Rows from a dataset

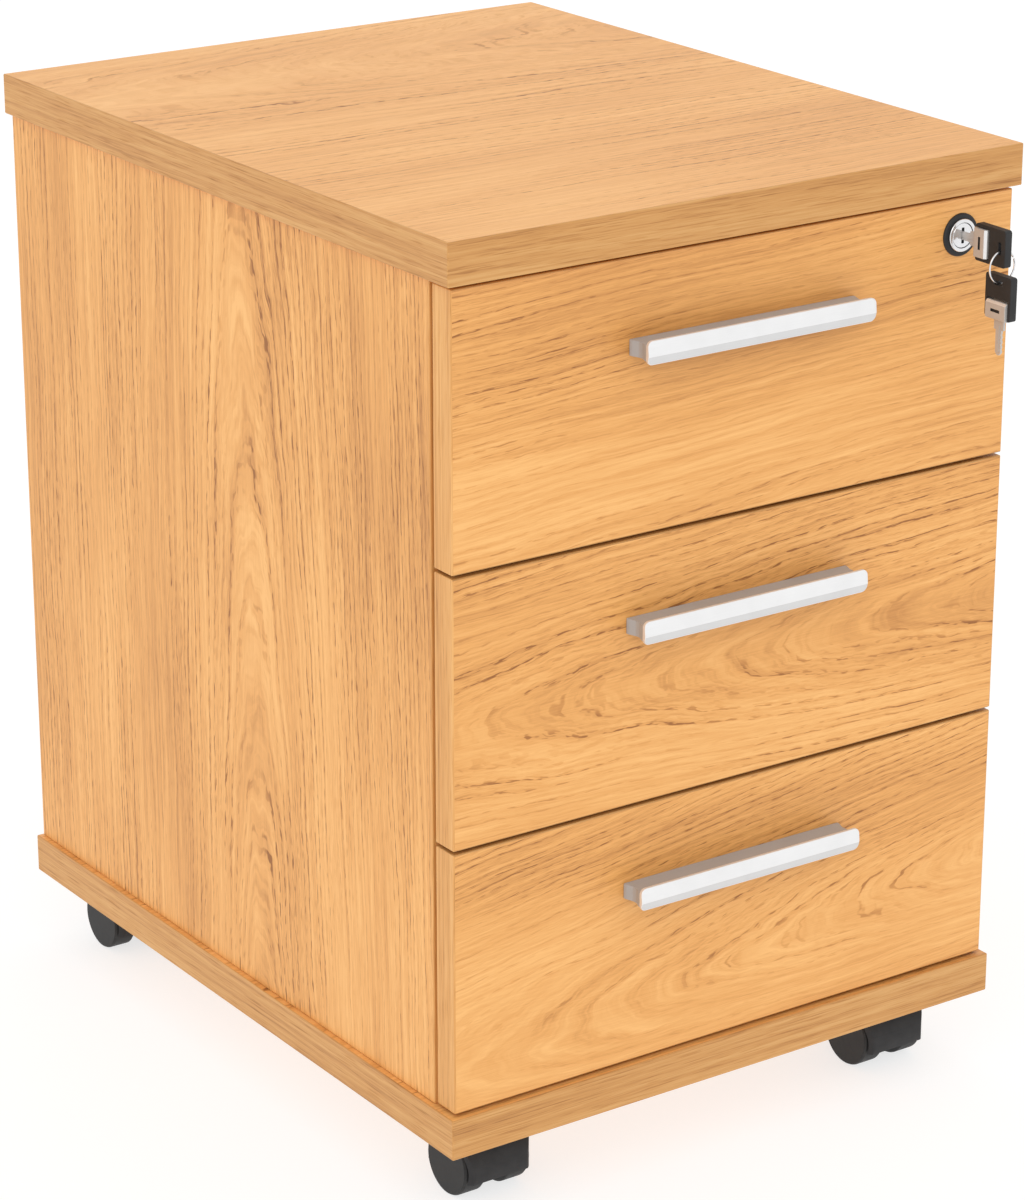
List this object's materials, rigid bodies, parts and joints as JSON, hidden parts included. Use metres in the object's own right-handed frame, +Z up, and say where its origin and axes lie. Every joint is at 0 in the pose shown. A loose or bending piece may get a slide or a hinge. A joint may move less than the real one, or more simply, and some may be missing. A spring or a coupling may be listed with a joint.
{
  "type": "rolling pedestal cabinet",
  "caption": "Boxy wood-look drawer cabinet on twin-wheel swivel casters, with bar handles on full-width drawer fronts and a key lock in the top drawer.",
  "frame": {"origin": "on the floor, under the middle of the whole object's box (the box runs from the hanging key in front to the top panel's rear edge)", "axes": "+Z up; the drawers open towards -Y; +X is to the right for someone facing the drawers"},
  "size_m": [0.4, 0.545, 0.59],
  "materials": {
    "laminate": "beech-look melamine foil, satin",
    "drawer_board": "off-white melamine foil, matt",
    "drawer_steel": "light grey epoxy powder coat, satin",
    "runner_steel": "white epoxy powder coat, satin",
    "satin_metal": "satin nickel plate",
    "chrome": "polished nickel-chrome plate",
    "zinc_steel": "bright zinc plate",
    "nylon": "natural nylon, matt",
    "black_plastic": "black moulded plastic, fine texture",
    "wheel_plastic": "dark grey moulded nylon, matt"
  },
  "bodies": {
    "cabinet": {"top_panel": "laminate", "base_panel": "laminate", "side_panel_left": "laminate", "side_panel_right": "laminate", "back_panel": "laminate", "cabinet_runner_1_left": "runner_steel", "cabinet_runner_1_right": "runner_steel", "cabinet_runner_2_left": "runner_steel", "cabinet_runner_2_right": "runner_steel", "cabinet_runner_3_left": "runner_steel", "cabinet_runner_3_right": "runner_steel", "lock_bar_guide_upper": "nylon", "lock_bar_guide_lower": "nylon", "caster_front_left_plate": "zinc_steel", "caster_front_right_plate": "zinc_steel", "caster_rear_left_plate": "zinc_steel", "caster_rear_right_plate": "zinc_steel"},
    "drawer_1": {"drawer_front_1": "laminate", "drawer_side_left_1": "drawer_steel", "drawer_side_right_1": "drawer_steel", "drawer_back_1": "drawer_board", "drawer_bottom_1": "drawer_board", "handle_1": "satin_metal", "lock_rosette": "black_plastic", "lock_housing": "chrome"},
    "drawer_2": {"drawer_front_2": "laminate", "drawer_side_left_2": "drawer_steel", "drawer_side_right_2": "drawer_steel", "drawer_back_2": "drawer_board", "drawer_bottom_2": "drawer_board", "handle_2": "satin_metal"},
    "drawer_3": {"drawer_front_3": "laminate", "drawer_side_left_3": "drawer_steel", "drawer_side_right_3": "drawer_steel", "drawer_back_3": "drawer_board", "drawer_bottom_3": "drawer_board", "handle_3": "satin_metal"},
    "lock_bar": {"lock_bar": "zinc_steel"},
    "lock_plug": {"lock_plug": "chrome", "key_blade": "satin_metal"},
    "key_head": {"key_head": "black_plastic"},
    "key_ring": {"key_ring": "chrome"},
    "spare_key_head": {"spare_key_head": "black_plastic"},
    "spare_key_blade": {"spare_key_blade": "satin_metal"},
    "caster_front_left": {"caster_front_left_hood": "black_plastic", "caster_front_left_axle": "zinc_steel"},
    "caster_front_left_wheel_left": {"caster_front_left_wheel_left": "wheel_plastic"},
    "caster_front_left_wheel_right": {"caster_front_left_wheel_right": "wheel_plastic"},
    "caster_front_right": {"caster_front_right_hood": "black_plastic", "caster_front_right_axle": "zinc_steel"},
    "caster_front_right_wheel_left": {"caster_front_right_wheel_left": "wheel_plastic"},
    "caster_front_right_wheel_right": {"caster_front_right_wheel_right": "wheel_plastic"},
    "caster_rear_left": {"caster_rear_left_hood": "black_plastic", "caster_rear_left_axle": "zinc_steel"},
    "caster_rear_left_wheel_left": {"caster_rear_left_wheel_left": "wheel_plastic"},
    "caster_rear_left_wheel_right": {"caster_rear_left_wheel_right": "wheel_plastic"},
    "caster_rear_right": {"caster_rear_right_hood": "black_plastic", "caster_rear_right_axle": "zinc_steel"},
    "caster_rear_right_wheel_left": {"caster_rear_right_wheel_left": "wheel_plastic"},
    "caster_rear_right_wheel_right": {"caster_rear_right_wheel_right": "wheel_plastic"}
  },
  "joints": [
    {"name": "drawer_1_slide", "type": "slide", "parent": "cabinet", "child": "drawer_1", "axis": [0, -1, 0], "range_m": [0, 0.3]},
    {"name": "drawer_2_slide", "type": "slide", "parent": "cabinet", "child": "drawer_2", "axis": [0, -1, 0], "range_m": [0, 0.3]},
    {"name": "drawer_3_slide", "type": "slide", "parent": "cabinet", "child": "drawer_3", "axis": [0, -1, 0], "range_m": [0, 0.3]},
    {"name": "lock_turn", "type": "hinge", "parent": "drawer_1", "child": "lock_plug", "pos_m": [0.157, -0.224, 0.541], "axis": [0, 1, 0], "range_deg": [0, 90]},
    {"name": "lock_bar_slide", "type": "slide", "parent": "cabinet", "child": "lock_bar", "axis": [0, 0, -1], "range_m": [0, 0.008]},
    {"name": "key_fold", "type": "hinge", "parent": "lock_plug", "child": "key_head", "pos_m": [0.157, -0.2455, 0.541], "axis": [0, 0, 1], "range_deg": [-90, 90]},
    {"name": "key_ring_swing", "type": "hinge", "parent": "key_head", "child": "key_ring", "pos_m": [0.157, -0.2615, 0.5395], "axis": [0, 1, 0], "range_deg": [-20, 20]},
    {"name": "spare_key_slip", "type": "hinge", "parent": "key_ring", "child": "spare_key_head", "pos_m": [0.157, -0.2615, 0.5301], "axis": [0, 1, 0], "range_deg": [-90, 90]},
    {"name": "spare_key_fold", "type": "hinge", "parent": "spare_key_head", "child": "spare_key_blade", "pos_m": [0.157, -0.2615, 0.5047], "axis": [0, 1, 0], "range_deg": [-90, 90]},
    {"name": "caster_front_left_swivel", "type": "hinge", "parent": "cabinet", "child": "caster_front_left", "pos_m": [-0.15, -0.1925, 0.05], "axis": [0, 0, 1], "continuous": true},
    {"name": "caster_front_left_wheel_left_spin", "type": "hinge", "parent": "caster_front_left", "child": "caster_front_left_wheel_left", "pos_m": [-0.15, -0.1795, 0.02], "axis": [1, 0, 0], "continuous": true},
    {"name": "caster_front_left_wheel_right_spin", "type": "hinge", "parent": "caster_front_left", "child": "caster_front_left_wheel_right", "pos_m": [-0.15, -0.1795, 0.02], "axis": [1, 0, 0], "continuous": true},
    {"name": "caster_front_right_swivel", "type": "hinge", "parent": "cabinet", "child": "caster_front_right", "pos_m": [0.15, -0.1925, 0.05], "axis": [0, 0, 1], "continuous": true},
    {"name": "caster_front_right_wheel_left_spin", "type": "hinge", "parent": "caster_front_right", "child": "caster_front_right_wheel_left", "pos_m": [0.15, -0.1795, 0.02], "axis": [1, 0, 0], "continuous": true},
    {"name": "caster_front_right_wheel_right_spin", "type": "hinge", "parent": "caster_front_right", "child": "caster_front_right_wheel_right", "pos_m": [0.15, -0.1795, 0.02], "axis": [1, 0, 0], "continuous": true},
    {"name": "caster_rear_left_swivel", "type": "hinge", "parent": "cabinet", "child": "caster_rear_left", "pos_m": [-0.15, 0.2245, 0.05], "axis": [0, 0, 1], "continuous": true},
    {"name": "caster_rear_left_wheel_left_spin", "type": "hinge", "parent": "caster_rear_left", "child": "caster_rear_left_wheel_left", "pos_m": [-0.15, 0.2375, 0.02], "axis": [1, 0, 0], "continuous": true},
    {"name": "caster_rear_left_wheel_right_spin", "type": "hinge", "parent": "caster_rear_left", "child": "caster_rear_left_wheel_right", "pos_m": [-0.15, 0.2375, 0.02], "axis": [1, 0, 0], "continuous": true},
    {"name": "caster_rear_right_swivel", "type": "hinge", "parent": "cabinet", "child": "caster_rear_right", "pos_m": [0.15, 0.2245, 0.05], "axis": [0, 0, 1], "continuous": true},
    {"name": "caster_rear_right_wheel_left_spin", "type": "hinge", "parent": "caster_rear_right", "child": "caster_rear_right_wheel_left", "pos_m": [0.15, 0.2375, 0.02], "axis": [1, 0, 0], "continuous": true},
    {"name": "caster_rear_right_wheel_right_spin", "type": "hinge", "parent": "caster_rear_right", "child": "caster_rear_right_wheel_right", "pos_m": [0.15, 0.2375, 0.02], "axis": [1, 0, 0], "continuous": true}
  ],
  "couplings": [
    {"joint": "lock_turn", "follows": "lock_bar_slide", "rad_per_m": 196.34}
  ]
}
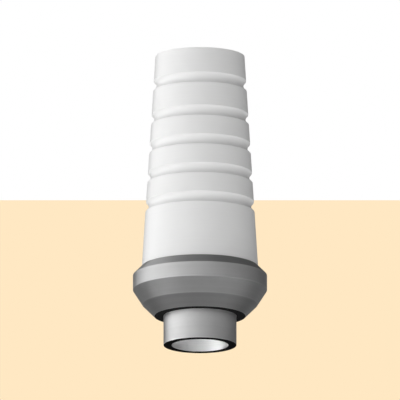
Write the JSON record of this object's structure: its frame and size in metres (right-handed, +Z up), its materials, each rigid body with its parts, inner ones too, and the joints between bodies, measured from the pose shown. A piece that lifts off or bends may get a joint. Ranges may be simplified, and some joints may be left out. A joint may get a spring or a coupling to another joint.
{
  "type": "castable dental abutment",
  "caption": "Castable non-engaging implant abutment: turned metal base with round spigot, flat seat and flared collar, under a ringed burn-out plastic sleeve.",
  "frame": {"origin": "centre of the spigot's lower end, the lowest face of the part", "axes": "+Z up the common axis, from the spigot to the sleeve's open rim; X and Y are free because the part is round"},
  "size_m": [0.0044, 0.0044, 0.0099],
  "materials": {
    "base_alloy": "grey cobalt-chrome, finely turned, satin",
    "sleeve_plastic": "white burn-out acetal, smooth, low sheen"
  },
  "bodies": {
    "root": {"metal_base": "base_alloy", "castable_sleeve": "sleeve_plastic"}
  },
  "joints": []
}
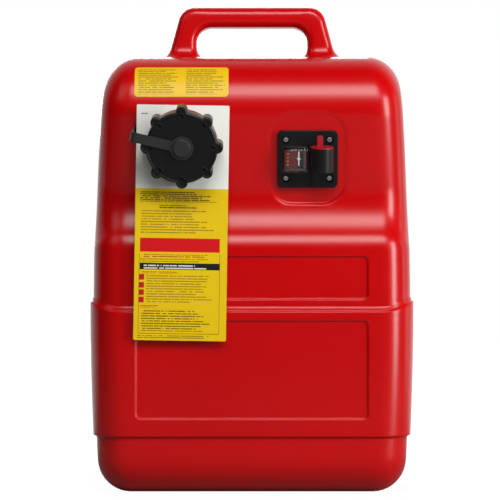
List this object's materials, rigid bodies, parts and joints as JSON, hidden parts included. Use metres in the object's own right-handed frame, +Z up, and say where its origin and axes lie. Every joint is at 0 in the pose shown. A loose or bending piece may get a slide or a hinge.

WHAT THE TASK ASKS
Copy out each line in the preceding records that contains "axes".

FINISHED EXERCISE
List this object's materials, rigid bodies, parts and joints as JSON, hidden parts included. Use metres in the object's own right-handed frame, +Z up, and say where its origin and axes lie. Every joint is at 0 in the pose shown. A loose or bending piece may get a slide or a hinge. A joint may move less than the real one, or more simply, and some may be missing. A spring or a coupling may be listed with a joint.
  "frame": {"origin": "on the floor, under the middle of the whole object's box (the box runs from the hanging key in front to the top panel's rear edge)", "axes": "+Z up; the drawers open towards -Y; +X is to the right for someone facing the drawers"},
  "frame": {"origin": "centre of the spigot's lower end, the lowest face of the part", "axes": "+Z up the common axis, from the spigot to the sleeve's open rim; X and Y are free because the part is round"},
List this object's materials, rigid bodies, parts and joints as JSON, hidden parts included. Use metres in the object's own right-handed frame, +Z up, and say where its origin and axes lie. Every joint is at 0 in the pose shown. A loose or bending piece may get a slide or a hinge.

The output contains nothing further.